Short problem
Reproduce only the lines of the material below that start at the line containing "return pieces" and stop at the line containing "cad_parts[node].hide_render = cad_parts[node].hide_viewport". Keep both end lines.

________________________________________

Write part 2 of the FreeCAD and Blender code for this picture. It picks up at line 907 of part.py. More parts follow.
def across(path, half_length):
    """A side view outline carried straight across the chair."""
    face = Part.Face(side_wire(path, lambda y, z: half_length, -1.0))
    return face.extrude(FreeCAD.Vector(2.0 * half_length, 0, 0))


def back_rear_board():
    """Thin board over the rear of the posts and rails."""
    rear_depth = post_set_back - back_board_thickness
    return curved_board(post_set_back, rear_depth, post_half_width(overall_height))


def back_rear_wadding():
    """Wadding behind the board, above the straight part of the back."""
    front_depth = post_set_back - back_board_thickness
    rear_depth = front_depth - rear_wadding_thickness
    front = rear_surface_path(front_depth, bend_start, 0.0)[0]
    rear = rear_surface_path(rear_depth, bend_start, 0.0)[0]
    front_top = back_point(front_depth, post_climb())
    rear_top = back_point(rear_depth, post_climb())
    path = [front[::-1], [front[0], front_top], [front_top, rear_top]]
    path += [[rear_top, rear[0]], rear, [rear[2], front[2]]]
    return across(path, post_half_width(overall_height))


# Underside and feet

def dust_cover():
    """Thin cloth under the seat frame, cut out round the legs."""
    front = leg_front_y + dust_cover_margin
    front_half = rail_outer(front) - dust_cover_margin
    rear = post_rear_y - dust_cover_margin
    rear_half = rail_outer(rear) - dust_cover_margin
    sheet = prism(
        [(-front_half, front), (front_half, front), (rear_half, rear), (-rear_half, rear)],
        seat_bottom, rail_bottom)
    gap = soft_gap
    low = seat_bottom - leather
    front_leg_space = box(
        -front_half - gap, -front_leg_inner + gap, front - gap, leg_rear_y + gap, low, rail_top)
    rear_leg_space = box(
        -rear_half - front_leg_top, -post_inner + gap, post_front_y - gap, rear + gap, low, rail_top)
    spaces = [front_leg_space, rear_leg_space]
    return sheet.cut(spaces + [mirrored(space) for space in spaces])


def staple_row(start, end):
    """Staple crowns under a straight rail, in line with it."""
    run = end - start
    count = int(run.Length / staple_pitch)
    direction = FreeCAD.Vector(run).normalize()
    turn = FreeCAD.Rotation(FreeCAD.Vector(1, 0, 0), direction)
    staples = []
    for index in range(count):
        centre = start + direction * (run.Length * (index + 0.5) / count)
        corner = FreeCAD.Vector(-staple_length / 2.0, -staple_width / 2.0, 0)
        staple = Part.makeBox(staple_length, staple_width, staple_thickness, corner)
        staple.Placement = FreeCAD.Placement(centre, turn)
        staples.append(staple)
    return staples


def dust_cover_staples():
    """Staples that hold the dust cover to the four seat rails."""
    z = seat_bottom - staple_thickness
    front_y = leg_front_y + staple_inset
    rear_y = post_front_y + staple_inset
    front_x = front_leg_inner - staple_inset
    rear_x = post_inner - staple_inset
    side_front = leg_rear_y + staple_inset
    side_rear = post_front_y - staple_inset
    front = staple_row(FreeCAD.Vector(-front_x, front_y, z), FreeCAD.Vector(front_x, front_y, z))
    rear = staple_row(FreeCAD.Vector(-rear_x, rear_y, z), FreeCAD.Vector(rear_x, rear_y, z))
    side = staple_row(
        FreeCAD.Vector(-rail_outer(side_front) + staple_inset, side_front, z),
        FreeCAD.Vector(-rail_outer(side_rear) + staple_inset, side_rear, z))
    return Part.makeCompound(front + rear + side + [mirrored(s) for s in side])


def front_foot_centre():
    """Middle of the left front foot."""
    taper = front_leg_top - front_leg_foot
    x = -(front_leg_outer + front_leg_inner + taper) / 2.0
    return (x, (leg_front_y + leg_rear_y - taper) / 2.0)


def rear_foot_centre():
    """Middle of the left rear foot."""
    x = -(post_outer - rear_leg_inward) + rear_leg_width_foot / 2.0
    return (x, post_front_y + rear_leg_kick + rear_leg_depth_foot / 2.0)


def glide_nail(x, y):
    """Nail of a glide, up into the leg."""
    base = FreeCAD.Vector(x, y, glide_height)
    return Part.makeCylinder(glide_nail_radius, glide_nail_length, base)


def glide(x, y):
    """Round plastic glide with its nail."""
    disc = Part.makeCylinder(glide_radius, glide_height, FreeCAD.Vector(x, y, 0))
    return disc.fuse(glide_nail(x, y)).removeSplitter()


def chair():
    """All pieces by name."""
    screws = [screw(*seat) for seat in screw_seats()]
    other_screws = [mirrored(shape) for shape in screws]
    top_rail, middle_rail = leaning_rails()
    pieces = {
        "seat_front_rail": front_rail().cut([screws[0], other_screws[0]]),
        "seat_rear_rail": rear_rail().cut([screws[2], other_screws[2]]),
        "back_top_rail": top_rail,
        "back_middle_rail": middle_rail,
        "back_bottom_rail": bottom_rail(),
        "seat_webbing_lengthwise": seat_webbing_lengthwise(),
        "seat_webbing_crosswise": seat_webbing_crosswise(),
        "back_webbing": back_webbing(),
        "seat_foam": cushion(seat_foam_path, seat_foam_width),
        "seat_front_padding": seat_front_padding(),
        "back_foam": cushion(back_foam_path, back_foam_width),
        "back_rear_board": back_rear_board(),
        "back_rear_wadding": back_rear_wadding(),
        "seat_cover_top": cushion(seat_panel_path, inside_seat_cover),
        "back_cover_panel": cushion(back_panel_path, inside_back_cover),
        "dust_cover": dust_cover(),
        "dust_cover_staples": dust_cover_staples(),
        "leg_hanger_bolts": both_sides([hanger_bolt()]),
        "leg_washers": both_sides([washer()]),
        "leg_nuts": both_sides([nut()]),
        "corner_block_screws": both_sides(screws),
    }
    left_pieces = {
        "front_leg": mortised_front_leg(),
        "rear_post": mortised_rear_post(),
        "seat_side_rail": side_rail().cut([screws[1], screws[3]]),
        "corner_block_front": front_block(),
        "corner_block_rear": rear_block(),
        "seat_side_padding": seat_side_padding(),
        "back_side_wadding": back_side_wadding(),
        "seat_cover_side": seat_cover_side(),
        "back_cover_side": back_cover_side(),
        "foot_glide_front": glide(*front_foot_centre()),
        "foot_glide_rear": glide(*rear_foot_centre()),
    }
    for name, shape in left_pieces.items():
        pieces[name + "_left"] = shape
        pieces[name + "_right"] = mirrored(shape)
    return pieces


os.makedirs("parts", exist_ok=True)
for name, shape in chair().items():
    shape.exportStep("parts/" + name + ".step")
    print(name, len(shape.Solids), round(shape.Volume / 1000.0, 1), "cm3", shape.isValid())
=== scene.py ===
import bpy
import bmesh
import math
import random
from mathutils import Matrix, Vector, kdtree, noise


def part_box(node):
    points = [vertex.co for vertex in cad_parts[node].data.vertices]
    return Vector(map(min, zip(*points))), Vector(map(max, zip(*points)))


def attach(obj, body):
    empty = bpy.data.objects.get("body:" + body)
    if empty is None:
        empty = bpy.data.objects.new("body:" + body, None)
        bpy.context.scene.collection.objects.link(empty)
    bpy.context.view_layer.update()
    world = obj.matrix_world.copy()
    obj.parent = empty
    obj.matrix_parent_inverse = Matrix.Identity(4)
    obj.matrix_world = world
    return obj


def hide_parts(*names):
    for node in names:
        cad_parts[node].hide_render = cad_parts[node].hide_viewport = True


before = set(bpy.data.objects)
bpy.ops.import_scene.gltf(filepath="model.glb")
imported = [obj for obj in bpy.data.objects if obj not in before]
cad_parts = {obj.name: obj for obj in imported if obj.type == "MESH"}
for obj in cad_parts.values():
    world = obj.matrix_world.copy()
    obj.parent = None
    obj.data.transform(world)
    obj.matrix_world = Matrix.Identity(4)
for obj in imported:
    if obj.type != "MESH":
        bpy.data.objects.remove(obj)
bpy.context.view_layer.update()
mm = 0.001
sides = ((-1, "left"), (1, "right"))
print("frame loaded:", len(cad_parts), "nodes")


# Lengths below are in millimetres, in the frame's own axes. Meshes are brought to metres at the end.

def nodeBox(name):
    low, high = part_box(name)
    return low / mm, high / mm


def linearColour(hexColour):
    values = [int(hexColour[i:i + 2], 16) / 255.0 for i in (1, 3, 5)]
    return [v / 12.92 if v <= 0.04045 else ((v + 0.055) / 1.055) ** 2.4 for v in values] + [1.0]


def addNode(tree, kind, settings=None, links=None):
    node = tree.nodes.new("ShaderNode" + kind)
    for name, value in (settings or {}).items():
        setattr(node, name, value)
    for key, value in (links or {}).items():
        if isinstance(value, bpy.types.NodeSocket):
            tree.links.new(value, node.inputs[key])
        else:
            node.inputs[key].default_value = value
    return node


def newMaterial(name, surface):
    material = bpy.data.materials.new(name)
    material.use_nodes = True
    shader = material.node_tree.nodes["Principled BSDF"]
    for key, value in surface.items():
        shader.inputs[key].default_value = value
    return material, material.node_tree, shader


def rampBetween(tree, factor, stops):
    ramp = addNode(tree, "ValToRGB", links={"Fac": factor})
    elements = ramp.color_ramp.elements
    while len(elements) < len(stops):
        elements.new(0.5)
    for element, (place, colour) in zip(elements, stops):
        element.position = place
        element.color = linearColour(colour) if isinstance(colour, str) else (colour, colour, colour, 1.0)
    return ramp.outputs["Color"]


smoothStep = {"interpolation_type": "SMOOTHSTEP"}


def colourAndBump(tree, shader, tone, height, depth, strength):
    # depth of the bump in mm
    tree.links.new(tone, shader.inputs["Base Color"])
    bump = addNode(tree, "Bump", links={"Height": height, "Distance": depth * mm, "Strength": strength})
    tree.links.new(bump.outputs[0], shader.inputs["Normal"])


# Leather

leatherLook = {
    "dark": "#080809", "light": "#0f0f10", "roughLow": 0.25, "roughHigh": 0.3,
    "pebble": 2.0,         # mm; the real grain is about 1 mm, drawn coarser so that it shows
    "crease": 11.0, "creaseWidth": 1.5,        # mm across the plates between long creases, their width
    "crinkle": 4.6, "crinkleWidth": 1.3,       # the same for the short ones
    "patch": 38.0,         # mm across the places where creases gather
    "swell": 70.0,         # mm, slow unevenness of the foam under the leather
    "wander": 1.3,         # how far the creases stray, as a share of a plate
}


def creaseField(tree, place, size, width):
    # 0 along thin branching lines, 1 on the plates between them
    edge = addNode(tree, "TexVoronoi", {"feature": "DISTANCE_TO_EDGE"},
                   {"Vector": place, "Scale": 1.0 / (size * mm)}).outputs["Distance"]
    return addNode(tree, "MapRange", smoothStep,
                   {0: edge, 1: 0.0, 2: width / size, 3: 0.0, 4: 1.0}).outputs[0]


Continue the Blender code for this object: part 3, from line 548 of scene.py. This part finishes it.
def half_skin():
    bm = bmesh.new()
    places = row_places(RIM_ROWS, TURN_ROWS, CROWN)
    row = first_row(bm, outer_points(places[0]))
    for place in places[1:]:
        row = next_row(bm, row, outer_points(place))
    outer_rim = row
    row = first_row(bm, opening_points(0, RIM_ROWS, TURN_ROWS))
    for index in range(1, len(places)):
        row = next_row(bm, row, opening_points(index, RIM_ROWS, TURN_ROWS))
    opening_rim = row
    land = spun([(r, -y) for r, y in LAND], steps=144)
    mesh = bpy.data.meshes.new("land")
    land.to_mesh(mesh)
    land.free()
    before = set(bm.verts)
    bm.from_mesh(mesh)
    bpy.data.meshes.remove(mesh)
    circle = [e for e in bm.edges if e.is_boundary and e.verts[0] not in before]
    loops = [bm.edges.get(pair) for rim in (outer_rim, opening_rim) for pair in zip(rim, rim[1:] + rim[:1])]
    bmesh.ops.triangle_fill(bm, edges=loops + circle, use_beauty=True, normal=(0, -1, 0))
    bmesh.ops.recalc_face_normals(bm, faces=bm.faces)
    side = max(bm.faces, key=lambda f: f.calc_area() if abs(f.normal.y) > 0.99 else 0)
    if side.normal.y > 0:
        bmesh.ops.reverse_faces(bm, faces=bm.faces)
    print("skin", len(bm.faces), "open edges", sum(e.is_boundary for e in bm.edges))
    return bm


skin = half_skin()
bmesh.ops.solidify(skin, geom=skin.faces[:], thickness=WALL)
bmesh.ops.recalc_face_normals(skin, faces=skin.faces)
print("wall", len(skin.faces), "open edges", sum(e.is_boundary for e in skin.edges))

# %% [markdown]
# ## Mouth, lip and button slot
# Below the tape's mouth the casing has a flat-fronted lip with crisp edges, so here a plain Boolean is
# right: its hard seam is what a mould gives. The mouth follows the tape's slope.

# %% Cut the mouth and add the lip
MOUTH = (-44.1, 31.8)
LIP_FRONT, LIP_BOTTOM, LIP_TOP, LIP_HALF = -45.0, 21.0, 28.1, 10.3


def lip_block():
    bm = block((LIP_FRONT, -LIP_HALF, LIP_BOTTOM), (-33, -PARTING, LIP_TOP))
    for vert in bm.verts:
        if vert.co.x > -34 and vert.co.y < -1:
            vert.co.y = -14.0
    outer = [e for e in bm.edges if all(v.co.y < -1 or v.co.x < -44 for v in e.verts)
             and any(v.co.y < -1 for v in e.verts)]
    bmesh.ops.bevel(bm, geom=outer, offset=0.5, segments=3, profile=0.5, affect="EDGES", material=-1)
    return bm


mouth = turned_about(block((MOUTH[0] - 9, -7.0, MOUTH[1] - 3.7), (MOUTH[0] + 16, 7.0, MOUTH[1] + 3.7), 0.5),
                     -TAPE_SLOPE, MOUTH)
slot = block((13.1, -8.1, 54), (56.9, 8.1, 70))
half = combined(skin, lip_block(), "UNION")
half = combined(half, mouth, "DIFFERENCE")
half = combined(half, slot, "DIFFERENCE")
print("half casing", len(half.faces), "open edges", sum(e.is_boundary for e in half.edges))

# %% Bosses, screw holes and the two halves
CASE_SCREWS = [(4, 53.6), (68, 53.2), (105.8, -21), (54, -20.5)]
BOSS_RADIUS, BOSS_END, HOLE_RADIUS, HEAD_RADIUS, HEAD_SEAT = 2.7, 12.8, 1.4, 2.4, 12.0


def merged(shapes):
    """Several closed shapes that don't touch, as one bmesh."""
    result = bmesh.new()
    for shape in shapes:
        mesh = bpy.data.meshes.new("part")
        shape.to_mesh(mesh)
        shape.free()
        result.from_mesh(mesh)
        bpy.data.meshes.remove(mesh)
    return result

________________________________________

Answer to the exercise
    return pieces


os.makedirs("parts", exist_ok=True)
for name, shape in chair().items():
    shape.exportStep("parts/" + name + ".step")
    print(name, len(shape.Solids), round(shape.Volume / 1000.0, 1), "cm3", shape.isValid())
=== scene.py ===
import bpy
import bmesh
import math
import random
from mathutils import Matrix, Vector, kdtree, noise


def part_box(node):
    points = [vertex.co for vertex in cad_parts[node].data.vertices]
    return Vector(map(min, zip(*points))), Vector(map(max, zip(*points)))


def attach(obj, body):
    empty = bpy.data.objects.get("body:" + body)
    if empty is None:
        empty = bpy.data.objects.new("body:" + body, None)
        bpy.context.scene.collection.objects.link(empty)
    bpy.context.view_layer.update()
    world = obj.matrix_world.copy()
    obj.parent = empty
    obj.matrix_parent_inverse = Matrix.Identity(4)
    obj.matrix_world = world
    return obj


def hide_parts(*names):
    for node in names:
        cad_parts[node].hide_render = cad_parts[node].hide_viewport = True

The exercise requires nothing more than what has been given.